*Task goal*: Take the material and output all of it exactly.

════════════════════

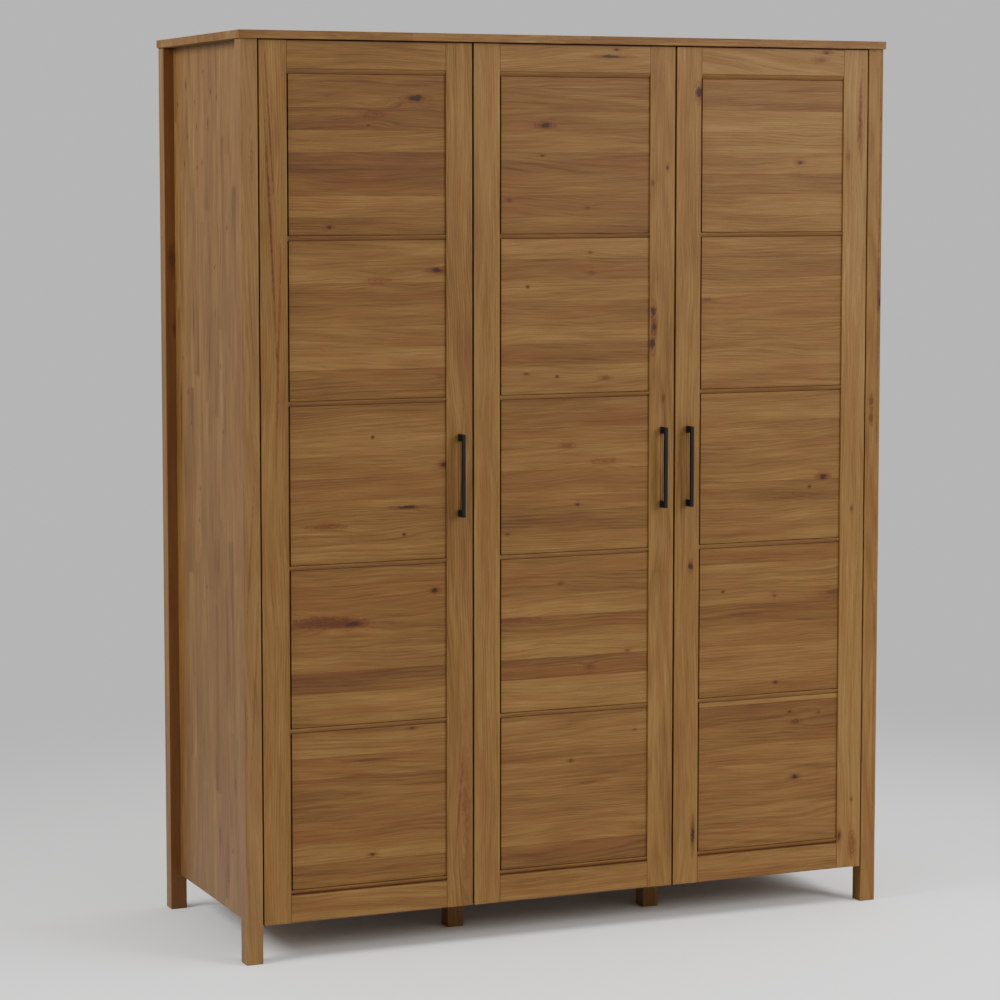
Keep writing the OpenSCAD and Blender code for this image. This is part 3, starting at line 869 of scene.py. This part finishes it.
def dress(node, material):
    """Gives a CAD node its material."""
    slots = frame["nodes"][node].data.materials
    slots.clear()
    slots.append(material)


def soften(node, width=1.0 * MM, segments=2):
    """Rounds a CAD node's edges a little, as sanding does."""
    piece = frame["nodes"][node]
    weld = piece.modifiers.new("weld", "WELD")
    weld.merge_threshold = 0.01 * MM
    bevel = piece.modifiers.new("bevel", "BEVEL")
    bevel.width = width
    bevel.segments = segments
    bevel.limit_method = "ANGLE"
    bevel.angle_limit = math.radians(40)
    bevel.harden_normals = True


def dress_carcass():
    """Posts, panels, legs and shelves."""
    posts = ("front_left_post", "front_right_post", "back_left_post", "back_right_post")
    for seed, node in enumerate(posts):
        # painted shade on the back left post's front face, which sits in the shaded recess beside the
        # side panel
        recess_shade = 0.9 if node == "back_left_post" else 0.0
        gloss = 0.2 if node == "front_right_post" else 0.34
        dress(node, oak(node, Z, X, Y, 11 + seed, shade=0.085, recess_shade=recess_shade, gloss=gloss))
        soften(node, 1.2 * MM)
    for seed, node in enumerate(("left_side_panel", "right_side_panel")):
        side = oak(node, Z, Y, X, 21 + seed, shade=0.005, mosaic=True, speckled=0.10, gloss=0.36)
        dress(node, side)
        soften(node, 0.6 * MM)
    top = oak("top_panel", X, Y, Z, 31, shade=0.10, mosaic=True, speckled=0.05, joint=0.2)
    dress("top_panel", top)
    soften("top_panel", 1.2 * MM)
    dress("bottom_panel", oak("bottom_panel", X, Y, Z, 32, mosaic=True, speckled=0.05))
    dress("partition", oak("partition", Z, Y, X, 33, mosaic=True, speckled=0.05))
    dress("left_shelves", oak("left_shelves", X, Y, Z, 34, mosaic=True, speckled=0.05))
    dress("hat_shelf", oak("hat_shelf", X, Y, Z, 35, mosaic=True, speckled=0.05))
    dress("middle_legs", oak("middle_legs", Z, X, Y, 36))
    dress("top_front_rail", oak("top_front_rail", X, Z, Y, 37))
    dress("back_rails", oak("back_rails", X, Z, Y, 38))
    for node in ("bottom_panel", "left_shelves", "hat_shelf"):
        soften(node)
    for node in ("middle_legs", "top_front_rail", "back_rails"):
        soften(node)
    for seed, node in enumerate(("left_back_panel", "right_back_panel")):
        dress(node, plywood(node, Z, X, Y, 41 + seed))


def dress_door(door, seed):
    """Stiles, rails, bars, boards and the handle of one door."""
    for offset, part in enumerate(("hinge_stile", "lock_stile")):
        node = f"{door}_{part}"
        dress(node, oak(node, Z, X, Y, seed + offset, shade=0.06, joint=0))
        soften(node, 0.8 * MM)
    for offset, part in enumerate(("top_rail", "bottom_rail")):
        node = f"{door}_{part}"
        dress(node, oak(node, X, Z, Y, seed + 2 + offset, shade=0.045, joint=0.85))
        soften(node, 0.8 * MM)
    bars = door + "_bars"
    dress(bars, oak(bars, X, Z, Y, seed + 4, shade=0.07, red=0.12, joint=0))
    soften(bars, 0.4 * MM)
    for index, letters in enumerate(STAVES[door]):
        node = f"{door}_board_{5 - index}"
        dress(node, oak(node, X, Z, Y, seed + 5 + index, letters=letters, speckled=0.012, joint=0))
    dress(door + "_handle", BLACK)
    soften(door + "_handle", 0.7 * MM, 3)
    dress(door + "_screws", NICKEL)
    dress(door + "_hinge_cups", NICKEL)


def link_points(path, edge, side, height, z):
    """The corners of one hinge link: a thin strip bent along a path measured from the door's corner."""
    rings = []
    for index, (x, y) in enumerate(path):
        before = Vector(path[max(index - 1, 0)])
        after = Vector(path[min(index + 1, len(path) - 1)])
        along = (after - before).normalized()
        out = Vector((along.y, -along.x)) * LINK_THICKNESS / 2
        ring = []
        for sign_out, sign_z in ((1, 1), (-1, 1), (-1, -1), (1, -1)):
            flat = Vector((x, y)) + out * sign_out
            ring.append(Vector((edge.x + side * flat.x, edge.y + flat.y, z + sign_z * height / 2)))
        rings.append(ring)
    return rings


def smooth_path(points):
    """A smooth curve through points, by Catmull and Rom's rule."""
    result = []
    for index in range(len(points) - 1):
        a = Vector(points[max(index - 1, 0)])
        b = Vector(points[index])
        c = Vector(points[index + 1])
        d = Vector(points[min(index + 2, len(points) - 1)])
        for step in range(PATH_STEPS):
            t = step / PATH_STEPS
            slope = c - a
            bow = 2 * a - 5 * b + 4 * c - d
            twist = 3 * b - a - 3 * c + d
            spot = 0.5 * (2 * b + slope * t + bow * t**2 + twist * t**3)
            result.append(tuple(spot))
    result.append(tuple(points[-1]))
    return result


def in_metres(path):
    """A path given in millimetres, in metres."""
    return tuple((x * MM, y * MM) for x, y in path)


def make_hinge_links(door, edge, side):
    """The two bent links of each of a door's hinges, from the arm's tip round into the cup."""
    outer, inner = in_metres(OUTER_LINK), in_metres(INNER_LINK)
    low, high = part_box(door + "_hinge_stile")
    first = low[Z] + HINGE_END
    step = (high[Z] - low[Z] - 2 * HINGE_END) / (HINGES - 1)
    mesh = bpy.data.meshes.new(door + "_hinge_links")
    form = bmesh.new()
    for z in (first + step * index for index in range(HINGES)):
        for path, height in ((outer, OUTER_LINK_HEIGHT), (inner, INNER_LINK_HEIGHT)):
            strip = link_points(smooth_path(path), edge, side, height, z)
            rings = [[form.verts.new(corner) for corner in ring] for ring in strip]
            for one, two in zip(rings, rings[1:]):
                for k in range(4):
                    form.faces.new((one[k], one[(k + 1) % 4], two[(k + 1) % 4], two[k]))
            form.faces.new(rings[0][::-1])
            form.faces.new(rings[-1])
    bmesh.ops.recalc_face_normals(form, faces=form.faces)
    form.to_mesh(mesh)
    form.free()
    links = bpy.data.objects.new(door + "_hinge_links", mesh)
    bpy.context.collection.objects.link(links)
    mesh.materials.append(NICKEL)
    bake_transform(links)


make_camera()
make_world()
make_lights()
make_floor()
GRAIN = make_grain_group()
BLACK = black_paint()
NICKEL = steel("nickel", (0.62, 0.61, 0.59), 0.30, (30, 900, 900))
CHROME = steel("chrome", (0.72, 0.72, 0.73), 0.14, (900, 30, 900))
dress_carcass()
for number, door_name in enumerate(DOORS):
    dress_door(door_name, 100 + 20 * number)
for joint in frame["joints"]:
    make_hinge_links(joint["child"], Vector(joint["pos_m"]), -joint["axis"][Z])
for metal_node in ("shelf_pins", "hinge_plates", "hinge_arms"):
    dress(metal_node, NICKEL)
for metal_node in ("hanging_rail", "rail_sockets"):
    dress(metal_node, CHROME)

════════════════════

*Worked solution*:
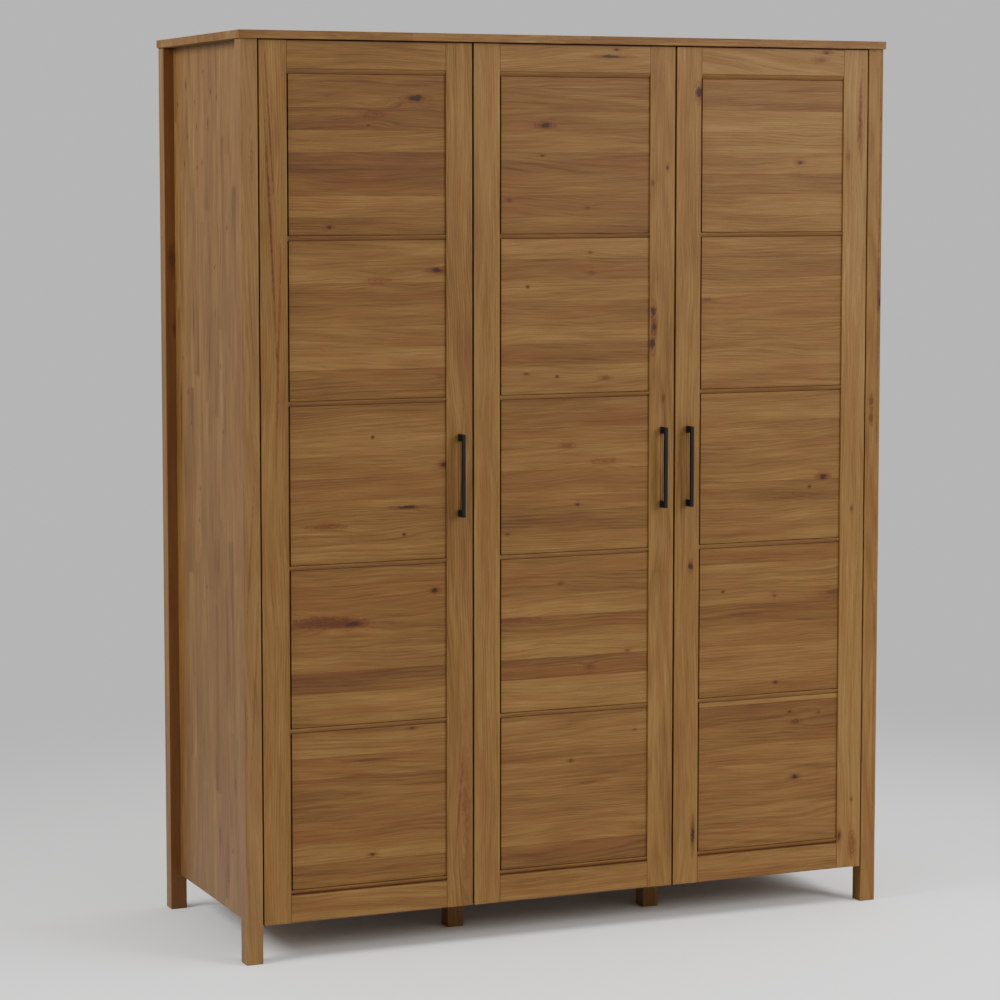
Keep writing the OpenSCAD and Blender code for this image. This is part 3, starting at line 869 of scene.py. This part finishes it.
def dress(node, material):
    """Gives a CAD node its material."""
    slots = frame["nodes"][node].data.materials
    slots.clear()
    slots.append(material)


def soften(node, width=1.0 * MM, segments=2):
    """Rounds a CAD node's edges a little, as sanding does."""
    piece = frame["nodes"][node]
    weld = piece.modifiers.new("weld", "WELD")
    weld.merge_threshold = 0.01 * MM
    bevel = piece.modifiers.new("bevel", "BEVEL")
    bevel.width = width
    bevel.segments = segments
    bevel.limit_method = "ANGLE"
    bevel.angle_limit = math.radians(40)
    bevel.harden_normals = True


def dress_carcass():
    """Posts, panels, legs and shelves."""
    posts = ("front_left_post", "front_right_post", "back_left_post", "back_right_post")
    for seed, node in enumerate(posts):
        # painted shade on the back left post's front face, which sits in the shaded recess beside the
        # side panel
        recess_shade = 0.9 if node == "back_left_post" else 0.0
        gloss = 0.2 if node == "front_right_post" else 0.34
        dress(node, oak(node, Z, X, Y, 11 + seed, shade=0.085, recess_shade=recess_shade, gloss=gloss))
        soften(node, 1.2 * MM)
    for seed, node in enumerate(("left_side_panel", "right_side_panel")):
        side = oak(node, Z, Y, X, 21 + seed, shade=0.005, mosaic=True, speckled=0.10, gloss=0.36)
        dress(node, side)
        soften(node, 0.6 * MM)
    top = oak("top_panel", X, Y, Z, 31, shade=0.10, mosaic=True, speckled=0.05, joint=0.2)
    dress("top_panel", top)
    soften("top_panel", 1.2 * MM)
    dress("bottom_panel", oak("bottom_panel", X, Y, Z, 32, mosaic=True, speckled=0.05))
    dress("partition", oak("partition", Z, Y, X, 33, mosaic=True, speckled=0.05))
    dress("left_shelves", oak("left_shelves", X, Y, Z, 34, mosaic=True, speckled=0.05))
    dress("hat_shelf", oak("hat_shelf", X, Y, Z, 35, mosaic=True, speckled=0.05))
    dress("middle_legs", oak("middle_legs", Z, X, Y, 36))
    dress("top_front_rail", oak("top_front_rail", X, Z, Y, 37))
    dress("back_rails", oak("back_rails", X, Z, Y, 38))
    for node in ("bottom_panel", "left_shelves", "hat_shelf"):
        soften(node)
    for node in ("middle_legs", "top_front_rail", "back_rails"):
        soften(node)
    for seed, node in enumerate(("left_back_panel", "right_back_panel")):
        dress(node, plywood(node, Z, X, Y, 41 + seed))


def dress_door(door, seed):
    """Stiles, rails, bars, boards and the handle of one door."""
    for offset, part in enumerate(("hinge_stile", "lock_stile")):
        node = f"{door}_{part}"
        dress(node, oak(node, Z, X, Y, seed + offset, shade=0.06, joint=0))
        soften(node, 0.8 * MM)
    for offset, part in enumerate(("top_rail", "bottom_rail")):
        node = f"{door}_{part}"
        dress(node, oak(node, X, Z, Y, seed + 2 + offset, shade=0.045, joint=0.85))
        soften(node, 0.8 * MM)
    bars = door + "_bars"
    dress(bars, oak(bars, X, Z, Y, seed + 4, shade=0.07, red=0.12, joint=0))
    soften(bars, 0.4 * MM)
    for index, letters in enumerate(STAVES[door]):
        node = f"{door}_board_{5 - index}"
        dress(node, oak(node, X, Z, Y, seed + 5 + index, letters=letters, speckled=0.012, joint=0))
    dress(door + "_handle", BLACK)
    soften(door + "_handle", 0.7 * MM, 3)
    dress(door + "_screws", NICKEL)
    dress(door + "_hinge_cups", NICKEL)


def link_points(path, edge, side, height, z):
    """The corners of one hinge link: a thin strip bent along a path measured from the door's corner."""
    rings = []
    for index, (x, y) in enumerate(path):
        before = Vector(path[max(index - 1, 0)])
        after = Vector(path[min(index + 1, len(path) - 1)])
        along = (after - before).normalized()
        out = Vector((along.y, -along.x)) * LINK_THICKNESS / 2
        ring = []
        for sign_out, sign_z in ((1, 1), (-1, 1), (-1, -1), (1, -1)):
            flat = Vector((x, y)) + out * sign_out
            ring.append(Vector((edge.x + side * flat.x, edge.y + flat.y, z + sign_z * height / 2)))
        rings.append(ring)
    return rings


def smooth_path(points):
    """A smooth curve through points, by Catmull and Rom's rule."""
    result = []
    for index in range(len(points) - 1):
        a = Vector(points[max(index - 1, 0)])
        b = Vector(points[index])
        c = Vector(points[index + 1])
        d = Vector(points[min(index + 2, len(points) - 1)])
        for step in range(PATH_STEPS):
            t = step / PATH_STEPS
            slope = c - a
            bow = 2 * a - 5 * b + 4 * c - d
            twist = 3 * b - a - 3 * c + d
            spot = 0.5 * (2 * b + slope * t + bow * t**2 + twist * t**3)
            result.append(tuple(spot))
    result.append(tuple(points[-1]))
    return result


def in_metres(path):
    """A path given in millimetres, in metres."""
    return tuple((x * MM, y * MM) for x, y in path)


def make_hinge_links(door, edge, side):
    """The two bent links of each of a door's hinges, from the arm's tip round into the cup."""
    outer, inner = in_metres(OUTER_LINK), in_metres(INNER_LINK)
    low, high = part_box(door + "_hinge_stile")
    first = low[Z] + HINGE_END
    step = (high[Z] - low[Z] - 2 * HINGE_END) / (HINGES - 1)
    mesh = bpy.data.meshes.new(door + "_hinge_links")
    form = bmesh.new()
    for z in (first + step * index for index in range(HINGES)):
        for path, height in ((outer, OUTER_LINK_HEIGHT), (inner, INNER_LINK_HEIGHT)):
            strip = link_points(smooth_path(path), edge, side, height, z)
            rings = [[form.verts.new(corner) for corner in ring] for ring in strip]
            for one, two in zip(rings, rings[1:]):
                for k in range(4):
                    form.faces.new((one[k], one[(k + 1) % 4], two[(k + 1) % 4], two[k]))
            form.faces.new(rings[0][::-1])
            form.faces.new(rings[-1])
    bmesh.ops.recalc_face_normals(form, faces=form.faces)
    form.to_mesh(mesh)
    form.free()
    links = bpy.data.objects.new(door + "_hinge_links", mesh)
    bpy.context.collection.objects.link(links)
    mesh.materials.append(NICKEL)
    bake_transform(links)


make_camera()
make_world()
make_lights()
make_floor()
GRAIN = make_grain_group()
BLACK = black_paint()
NICKEL = steel("nickel", (0.62, 0.61, 0.59), 0.30, (30, 900, 900))
CHROME = steel("chrome", (0.72, 0.72, 0.73), 0.14, (900, 30, 900))
dress_carcass()
for number, door_name in enumerate(DOORS):
    dress_door(door_name, 100 + 20 * number)
for joint in frame["joints"]:
    make_hinge_links(joint["child"], Vector(joint["pos_m"]), -joint["axis"][Z])
for metal_node in ("shelf_pins", "hinge_plates", "hinge_arms"):
    dress(metal_node, NICKEL)
for metal_node in ("hanging_rail", "rail_sockets"):
    dress(metal_node, CHROME)